I changed that block of text for each loop where the convertors are analyzed. When determining what will go into the “additional lines”…

var=re.split('([)]|[(]|[{]|[}]|\s+|\*)', parts[0])[0]
 special_words = ['INIT','','THEN','then','if','IF','else','ELSE'] + supported_func + list(flows.keys()) + list(convertors.keys()) + list(models.keys())
 if (var not in special_words and not lines[ln].startswith(var + '(t)')):

As mentioned above, in the data write out loop, I had to add some complexity in case the variable it references is itself data:

if (convertors[conv].Data.xname not in convT2 and convertors[conv].Data.xname in convlist and not convertors[(convertors[conv].Data.xname)].isData):
   ff.writelines(["\t", convertors[conv].Data.xname, " <- ", convertors[convertors[conv].Data.xname].Eq, "\n"])
elif (convertors[conv].Data.xname not in convT2 and convertors[conv].Data.xname in convlist and convertors[(convertors[conv].Data.xname)].isData):
   ff.writelines(["\t", convertors[conv].Data.xname, " <- inputData(", convertors[convertors[conv].Data.xname].Data.xname, ", '", convertors[conv].Data.xname, "')\n"])

Then, I overhauled the part that writes out the convertors and flows.

convsflows = convlist + flowlist
while convsflows:
   for fl in convsflows:
   if fl in flowlist: dependents = flows[fl].in_flows + flows[fl].in_convertors
   elif fl in convlist: dependents = convertors[fl].in_convertors
   if len([i for i in dependents if i in initialized]) < len(dependents) and [i for i in dependents if i in convsflows]: flowWrite=False
   else: flowWrite = True
   if (flowWrite):
      if fl in flowlist:
         if flows[fl].isIf: flows[fl].Eq = if_extract(flows,fl)
         converted = flows[fl]
      elif fl in convlist:
         if convertors[fl].isIf: convertors[fl].Eq = if_extract(convertors,fl)
         converted = convertors[fl]
      ff.writelines(["\t", fl, " <- ", str(converted.Eq), "\n"])

I had a line change earlier that went along with the fact that I decided to keep parameter names separate, and then join them up…

ff.write('parm_names <- c("' + convs[0] + '"')
for i in range(1, len(convs)): ff.write(',\n"' + convs[i] + '"')
ff.write("names(parms) <- parm_names\n")

This avoids some mess in assigning tricky names. I took the liberty of taking out several functions of the “x_functions.R” file; for instance, the MOD function at the end is just as easily replaced with the %% in line. There were also several others that I thought would warrant translation within the script written out.

Some Lingering Questions: Stella –> R

  1. I converted array variables to just regular variables; I replaced the front bracket with an underscore and removed the closing bracket.

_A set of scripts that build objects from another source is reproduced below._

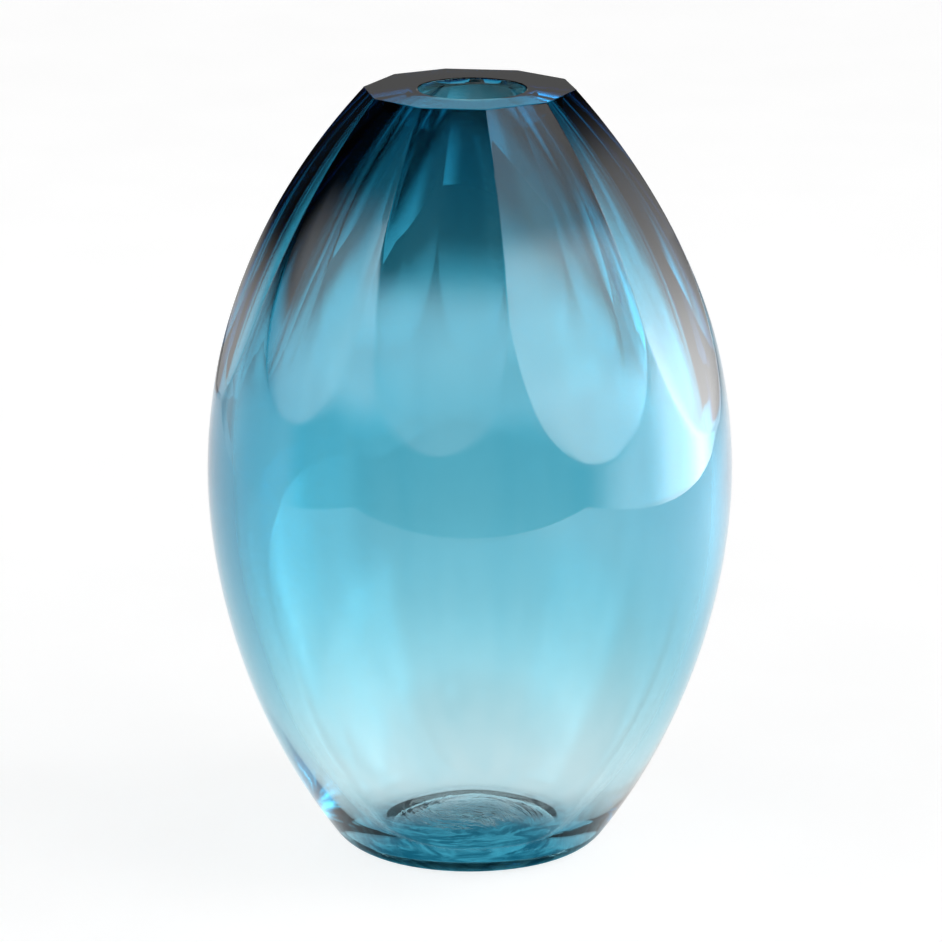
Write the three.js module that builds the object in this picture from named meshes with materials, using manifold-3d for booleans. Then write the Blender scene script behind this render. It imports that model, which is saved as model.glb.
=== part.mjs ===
// A thick-walled blown glass vase, 300 mm tall, with ten long petal-shaped facets cut round its shoulder.
// Millimetres, +Z up. The origin is the centre of the foot, on the plane that the vase stands on.
//
// The vase is made in two gathers of glass. The inner gather is deep teal: it lines the whole cavity,
// thickest at the mouth and thinnest at the floor. The outer gather is pale aqua, and it carries the
// cut facets, the polished top and the foot. Each gather is one closed solid.

import * as THREE from "three";
import { mergeVertices } from "three/addons/utils/BufferGeometryUtils.js";
import Module from "manifold-3d";

// ---- Driving dimensions ----------------------------------------------------------------------------

const HEIGHT = 300;
const BODY_RADIUS = 101.5; // at the widest level, before any cutting
const WIDEST_Z = 150; // height of the widest level

// The blown outline, above and below the widest level: radius = BODY_RADIUS * (1 - t^rise)^(1 / round),
// where t is the distance from the widest level divided by reach.
const OUTLINE_ABOVE = { reach: 181, rise: 1.97, round: 1.3 };
const OUTLINE_BELOW = { reach: 183.7, rise: 1.89, round: 1.49 };

const FOOT_ROUNDING = 19; // radius of the soft turn from the wall into the foot
const FOOT_RING_INNER = 36; // the ground ring that the vase stands on starts here
const PUNT_DEPTH = 5; // hollow in the underside, inside the ring

// The cut facets. A facet is straight across and bends gently from the rim to its tip:
// its distance from the axis at a depth d below the rim is rimDistance + SLOPE d - BEND d^2 + EASE d^3.
const FACET_COUNT = 10;
const FIRST_FACET_ANGLE = 11; // degrees from +X
const FACET_RIM_DISTANCE = 38.3;
const FACET_SLOPE = 0.861;
const FACET_BEND = 0.0042;
const FACET_EASE = 0.00001043;
const FACET_HAND_CUT = [1.0, 0.2, -0.9, 0.3, -0.1, 0.7, 0.9, 0.2, -0.9, -0.7]; // each facet's own depth error
const FACET_RUN = 160; // how far below the rim the grinding path is followed, past every tip

// The cavity, with the same kind of outline as the body.
const CAVITY_RADIUS = 93;
const CAVITY_ABOVE = { reach: 161.6, rise: 1.97, round: 1.3 };
const CAVITY_BELOW = { reach: 166, rise: 2.0, round: 1.6 };
const CAVITY_OFFSET_X = 0.9; // the blown cavity sits this far off the body's axis
const FLOOR_TURN_Z = 24; // below this the cavity wall turns in towards the floor
const FLOOR_VALLEY_RADIUS = 36; // lowest ring of the cavity floor
const FLOOR_VALLEY_Z = 8.5;
const FLOOR_CENTRE_Z = 12.5; // the floor rises to a low dome in the middle

// The inner gather's thickness runs from LAYER_AT_FLOOR to LAYER_AT_RIM.
const LAYER_AT_FLOOR = 1.0;
const LAYER_AT_RIM = 5.5;
const GATHER_GAP = 0.3; // clearance between the two gathers

// Fineness of the meshes.
const ROUND_STEPS = 50;
const WALL_STEPS = 15;
const TURN_STEPS = 5;
const FLOOR_STEPS = 5;
const FACET_STEPS = 10;

const TRIM_MARGIN = 20; // how far cutting solids reach past what they cut

// ---- Outlines --------------------------------------------------------------------------------------

function outlineRadius(z, widest, above, below) {
  const side = z > WIDEST_Z ? above : below;
  const t = Math.min(Math.abs(z - WIDEST_Z) / side.reach, 1);
  return widest * Math.pow(1 - Math.pow(t, side.rise), 1 / side.round);
}

function bodyRadius(z) {
  return outlineRadius(z, BODY_RADIUS, OUTLINE_ABOVE, OUTLINE_BELOW);
}

function cavityRadius(z) {
  return outlineRadius(z, CAVITY_RADIUS, CAVITY_ABOVE, CAVITY_BELOW);
}

// Outward unit normal of a radius function at height z, as (radial, vertical).
function outlineNormal(radiusAt, z) {
  const step = 0.5;
  const slope = (radiusAt(z + step) - radiusAt(z - step)) / (2 * step);
  return new THREE.Vector2(1, -slope).normalize();
}

// Heights from low to high, closer together near both ends, where the outline turns fastest.
function wallHeights(low, high, steps) {
  const heights = [];
  for (let i = 0; i <= steps; i++) {
    const even = i / steps;
    const eased = (1 - Math.cos(Math.PI * even)) / 2;
    heights.push(low + (high - low) * (0.4 * even + 0.6 * eased));
  }
  return heights;
}

// The height where a ball of FOOT_ROUNDING, standing on the ground plane inside the wall, touches the wall.
function footTangentZ() {
  let low = 0;
  let high = FOOT_ROUNDING;
  for (let i = 0; i < 40; i++) {
    const middle = (low + high) / 2;
    const normal = outlineNormal(bodyRadius, middle);
    const centreZ = middle - FOOT_ROUNDING * normal.y;
    if (centreZ > FOOT_ROUNDING) high = middle;
    else low = middle;
  }
  return (low + high) / 2;
}

// The body's outline from the top of the punt, round the foot and up the wall to above the rim.
function bodyProfile() {
  const points = [];
  for (let i = 0; i < FLOOR_STEPS; i++) {
    const share = i / FLOOR_STEPS;
    points.push(new THREE.Vector2(FOOT_RING_INNER * share, PUNT_DEPTH * (1 - share * share)));
  }
  points.push(new THREE.Vector2(FOOT_RING_INNER, 0));

  const tangentZ = footTangentZ();
  const normal = outlineNormal(bodyRadius, tangentZ);
  const centre = bodyRadius(tangentZ) - FOOT_ROUNDING * normal.x;
  const endAngle = Math.atan2(normal.y, normal.x);
  for (let i = 0; i < TURN_STEPS; i++) {
    const angle = -Math.PI / 2 + (endAngle + Math.PI / 2) * (i / TURN_STEPS);
    const radius = centre + FOOT_ROUNDING * Math.cos(angle);
    points.push(new THREE.Vector2(radius, FOOT_ROUNDING * (1 + Math.sin(angle))));
  }
  for (const z of wallHeights(tangentZ, HEIGHT + TRIM_MARGIN, WALL_STEPS)) {
    points.push(new THREE.Vector2(bodyRadius(z), z));
  }
  points.push(new THREE.Vector2(0, HEIGHT + TRIM_MARGIN));
  return points;
}

// The cavity's outline from the middle of its floor to above the rim.
function cavityProfile() {
  const points = [];
  const rise = FLOOR_CENTRE_Z - FLOOR_VALLEY_Z;
  for (let i = 0; i < FLOOR_STEPS; i++) {
    const share = i / FLOOR_STEPS;
    const z = FLOOR_VALLEY_Z + (rise * (1 + Math.cos(Math.PI * share))) / 2;
    points.push(new THREE.Vector2(FLOOR_VALLEY_RADIUS * share, z));
  }

  // The turn leaves the wall along the wall's own slope and reaches the valley level.
  const wallFoot = new THREE.Vector2(cavityRadius(FLOOR_TURN_Z), FLOOR_TURN_Z);
  const normal = outlineNormal(cavityRadius, FLOOR_TURN_Z);
  const drop = FLOOR_TURN_Z - FLOOR_VALLEY_Z;
  const corner = new THREE.Vector2(wallFoot.x + (drop * normal.y) / normal.x, FLOOR_VALLEY_Z);
  const valley = new THREE.Vector2(FLOOR_VALLEY_RADIUS, FLOOR_VALLEY_Z);
  const turn = new THREE.QuadraticBezierCurve(valley, corner, wallFoot);
  points.push(...turn.getPoints(TURN_STEPS).slice(0, -1));

  for (const z of wallHeights(FLOOR_TURN_Z, HEIGHT + TRIM_MARGIN / 4, WALL_STEPS)) {
    points.push(new THREE.Vector2(cavityRadius(z), z));
  }
  return points;
}

// How thick the teal gather is at a height: it thins steadily as it is blown out towards the floor.
function layerThickness(z) {
  const share = THREE.MathUtils.clamp((z - FLOOR_VALLEY_Z) / (HEIGHT - FLOOR_VALLEY_Z), 0, 1);
  return LAYER_AT_FLOOR + (LAYER_AT_RIM - LAYER_AT_FLOOR) * share * share;
}

// The cavity's outline moved into the glass by a distance that depends on the height, and closed on the axis.
function offsetCavityProfile(distanceAt) {
  const inner = cavityProfile();
  const moved = inner.map((point, i) => {
    const before = inner[Math.max(i - 1, 0)];
    const after = inner[Math.min(i + 1, inner.length - 1)];
    const along = after.clone().sub(before).normalize();
    const intoGlass = i === 0 ? new THREE.Vector2(0, -1) : new THREE.Vector2(along.y, -along.x);
    return point.clone().addScaledVector(intoGlass, distanceAt(point.y));
  });
  moved[0].x = 0;
  const last = moved[moved.length - 1];
  moved.push(new THREE.Vector2(last.x, HEIGHT + TRIM_MARGIN));
  moved.push(new THREE.Vector2(0, HEIGHT + TRIM_MARGIN));
  return moved;
}

// ---- Solids ----------------------------------------------------------------------------------------

const wasm = await Module();
wasm.setup();

function toManifold(geometry) {
  geometry.deleteAttribute("normal");
  geometry.deleteAttribute("uv");
  const merged = mergeVertices(geometry, 1e-4);
  return new wasm.Manifold(
    new wasm.Mesh({
      numProp: 3,
      vertProperties: new Float32Array(merged.attributes.position.array),
      triVerts: new Uint32Array(merged.index.array),
    }),
  );
}

function toGeometry(solid) {
  const mesh = solid.getMesh();
  const geometry = new THREE.BufferGeometry();
  geometry.setAttribute("position", new THREE.BufferAttribute(mesh.vertProperties, 3));
  geometry.setIndex(new THREE.BufferAttribute(mesh.triVerts, 1));
  geometry.computeVertexNormals();
  return geometry;
}

// A solid turned about the Z axis from a profile of (radius, height) points, from the bottom to the top.
function turned(profile) {
  const geometry = new THREE.LatheGeometry(profile, ROUND_STEPS);
  geometry.rotateX(Math.PI / 2);
  return toManifold(geometry);
}

// What the wheel takes away at one facet: everything outside the facet's curved face.
function facetCut(index) {
  const rimDistance = FACET_RIM_DISTANCE + FACET_HAND_CUT[index];
  const outline = new THREE.Shape();
  const farOut = BODY_RADIUS + TRIM_MARGIN;
  outline.moveTo(farOut, -FACET_RUN);
  for (let i = 0; i <= FACET_STEPS; i++) {
    const depth = FACET_RUN * (1 - i / FACET_STEPS);
    const distance =
      rimDistance + FACET_SLOPE * depth - FACET_BEND * depth ** 2 + FACET_EASE * depth ** 3;
    outline.lineTo(distance, -depth);
  }
  outline.lineTo(rimDistance - FACET_SLOPE * TRIM_MARGIN, TRIM_MARGIN);
  outline.lineTo(farOut, TRIM_MARGIN);
  outline.closePath();

  const width = BODY_RADIUS;
  const geometry = new THREE.ExtrudeGeometry(outline, { depth: width, bevelEnabled: false });
  geometry.translate(0, 0, -width / 2);
  geometry.rotateX(Math.PI / 2);
  geometry.translate(0, 0, HEIGHT);
  geometry.rotateZ(THREE.MathUtils.degToRad(FIRST_FACET_ANGLE + (index * 360) / FACET_COUNT));
  return toManifold(geometry);
}

// Everything above the polished top.
function aboveTop() {
  const size = 3 * BODY_RADIUS;
  const geometry = new THREE.BoxGeometry(size, size, size);
  geometry.translate(0, 0, HEIGHT + size / 2);
  return toManifold(geometry);
}

function cavityPlug(distanceAt) {
  return turned(offsetCavityProfile(distanceAt)).translate([CAVITY_OFFSET_X, 0, 0]);
}

function outerCasing() {
  let solid = turned(bodyProfile());
  for (let i = 0; i < FACET_COUNT; i++) {
    solid = solid.subtract(facetCut(i));
  }
  solid = solid.subtract(cavityPlug((z) => layerThickness(z) + GATHER_GAP));
  return solid.subtract(aboveTop());
}

function colourLayer() {
  const outside = cavityPlug(layerThickness);
  const inside = cavityPlug(() => 0);
  return outside.subtract(inside).subtract(aboveTop());
}

// ---- Assembly --------------------------------------------------------------------------------------

const paleAqua = new THREE.MeshStandardMaterial({
  color: 0x9fd3de,
  roughness: 0.03,
  metalness: 0,
  transparent: true,
  opacity: 0.4,
});
const deepTeal = new THREE.MeshStandardMaterial({
  color: 0x0b6f8f,
  roughness: 0.03,
  metalness: 0,
  transparent: true,
  opacity: 0.6,
});

function part(name, solid, material) {
  const mesh = new THREE.Mesh(toGeometry(solid), material);
  mesh.name = name;
  return mesh;
}

const vase = new THREE.Group();
vase.add(part("outer_casing", outerCasing(), paleAqua));
vase.add(part("colour_layer", colourLayer(), deepTeal));

export default vase;
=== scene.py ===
"""A cut glass vase: a thick blown body with ten long petal facets, deep teal fading to pale aqua."""

import math

import bmesh
import bpy
import numpy as np
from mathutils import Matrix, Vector, noise


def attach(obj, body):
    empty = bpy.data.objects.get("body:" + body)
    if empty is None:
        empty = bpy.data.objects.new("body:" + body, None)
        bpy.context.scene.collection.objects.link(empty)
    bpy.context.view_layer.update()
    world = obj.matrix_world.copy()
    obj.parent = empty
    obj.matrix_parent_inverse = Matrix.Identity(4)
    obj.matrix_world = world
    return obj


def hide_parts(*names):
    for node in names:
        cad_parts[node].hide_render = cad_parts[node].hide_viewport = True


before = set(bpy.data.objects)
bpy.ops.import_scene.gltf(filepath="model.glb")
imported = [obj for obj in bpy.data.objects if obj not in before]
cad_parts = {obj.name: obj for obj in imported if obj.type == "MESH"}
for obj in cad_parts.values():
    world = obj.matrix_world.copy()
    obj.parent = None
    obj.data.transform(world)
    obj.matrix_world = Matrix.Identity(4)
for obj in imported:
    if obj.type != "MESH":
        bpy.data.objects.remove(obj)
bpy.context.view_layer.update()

# ---- Driving dimensions, in millimetres, as in the CAD part ------------------------------------------

MM = 0.001
HEIGHT = 300.0
BODY_RADIUS = 101.5
WIDEST_Z = 150.0
OUTLINE_ABOVE = (181.0, 1.97, 1.3)  # reach, rise, round
OUTLINE_BELOW = (183.7, 1.89, 1.49)

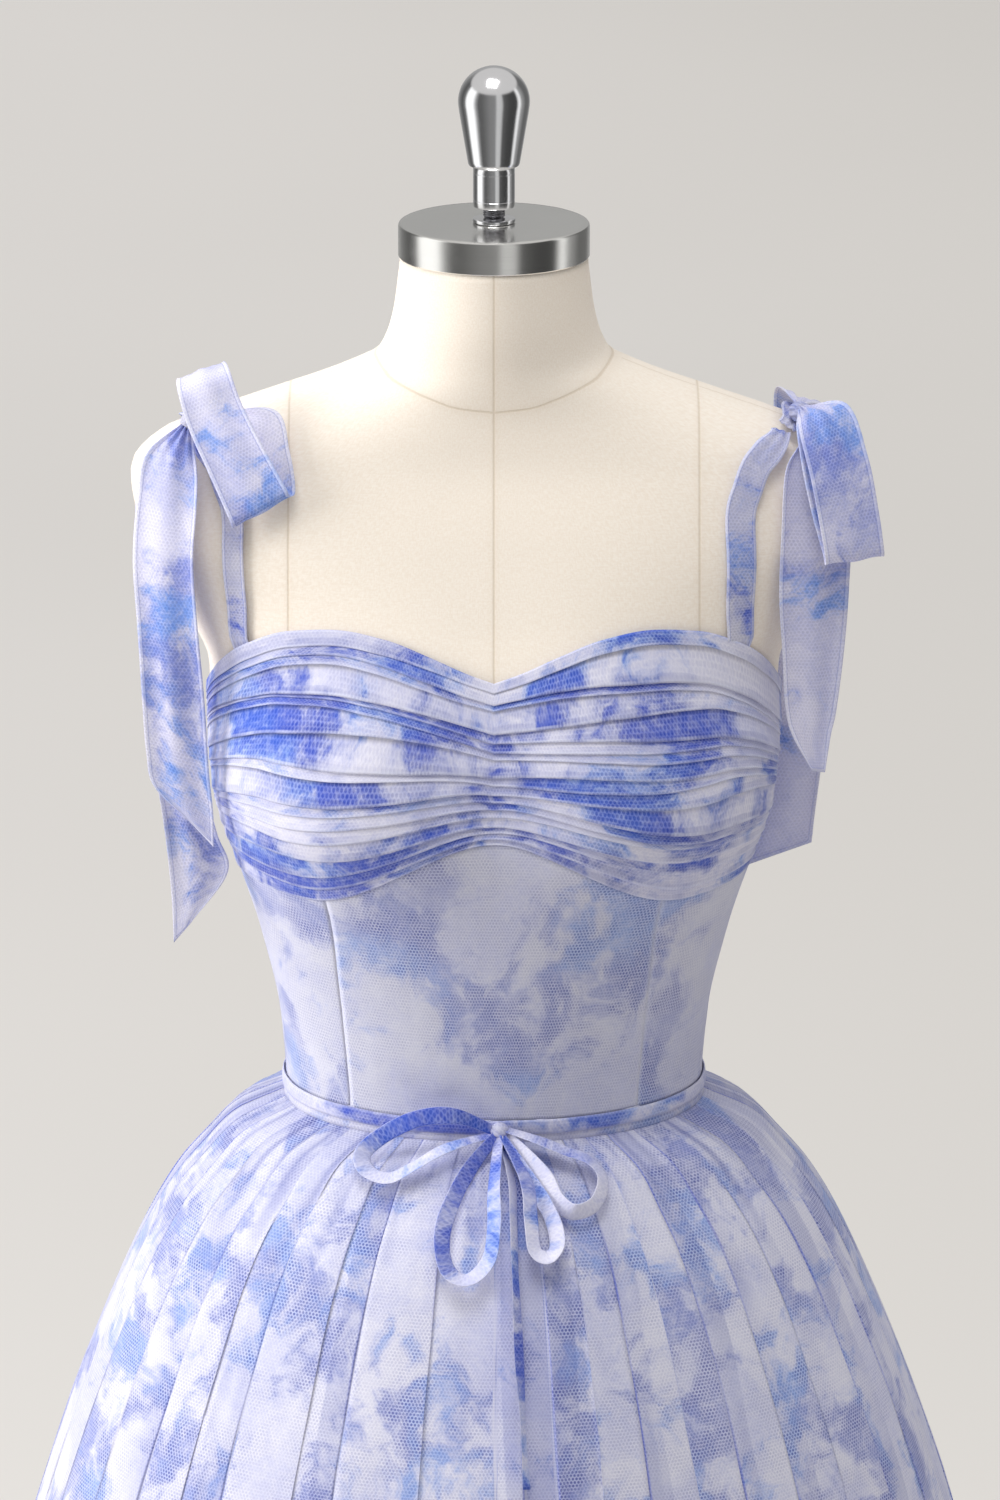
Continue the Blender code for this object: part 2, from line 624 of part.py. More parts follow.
def make_waist(material):
    def band(low, high, off):
        def place(column, row):
            angle = mix(-pi, pi, (column % BAND_COLUMNS) / BAND_COLUMNS)
            height = waist_height(angle) + mix(low, high, row)
            return on_body(angle, height, off)
        return place

    cloth(
        "waistband", BAND_COLUMNS, 1, band(-BAND_BELOW, BAND_ABOVE, BODICE_CLEARANCE),
        BODICE_WALL, material, ring=True,
    )
    off = BODICE_CLEARANCE + BODICE_WALL + BAND_GAP
    cloth(
        "waist_tie", BAND_COLUMNS, 1, band(BAND_ABOVE - TIE_WIDTH, BAND_ABOVE, off),
        TIE_WALL, material, ring=True,
    )


def knot_middle(knot):
    """A knot rests on the ribbon under it, with a seam's gap."""
    angle = radians(knot.angle)
    normal = body_normal(angle, knot.height)
    reach = sum((size * part) ** 2 for size, part in zip(knot.half_sizes, normal)) ** 0.5
    return on_body(angle, knot.height, knot.seat + SEAM_GAP + reach)


def at_knot(knot, point):
    """The place on the knot's surface that faces a point, where a ribbon comes out of it."""
    middle = knot_middle(knot)
    way = (point - middle) / CM
    share = Vector([part / size for part, size in zip(way, knot.half_sizes)]).length
    return middle + way * (1 / share + KNOT_GAP / way.length) * CM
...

Does this have any consequence?
  2. I still may have some order of operations problems since I took parentheses out unless there are functions to be translated within if statements…
  3. Does case not matter  for variable names in Stella equation layers? I see what I assume is the same variable referenced but the case of the first letter varies.
  4. I see repeated equations in the layers. How does this work?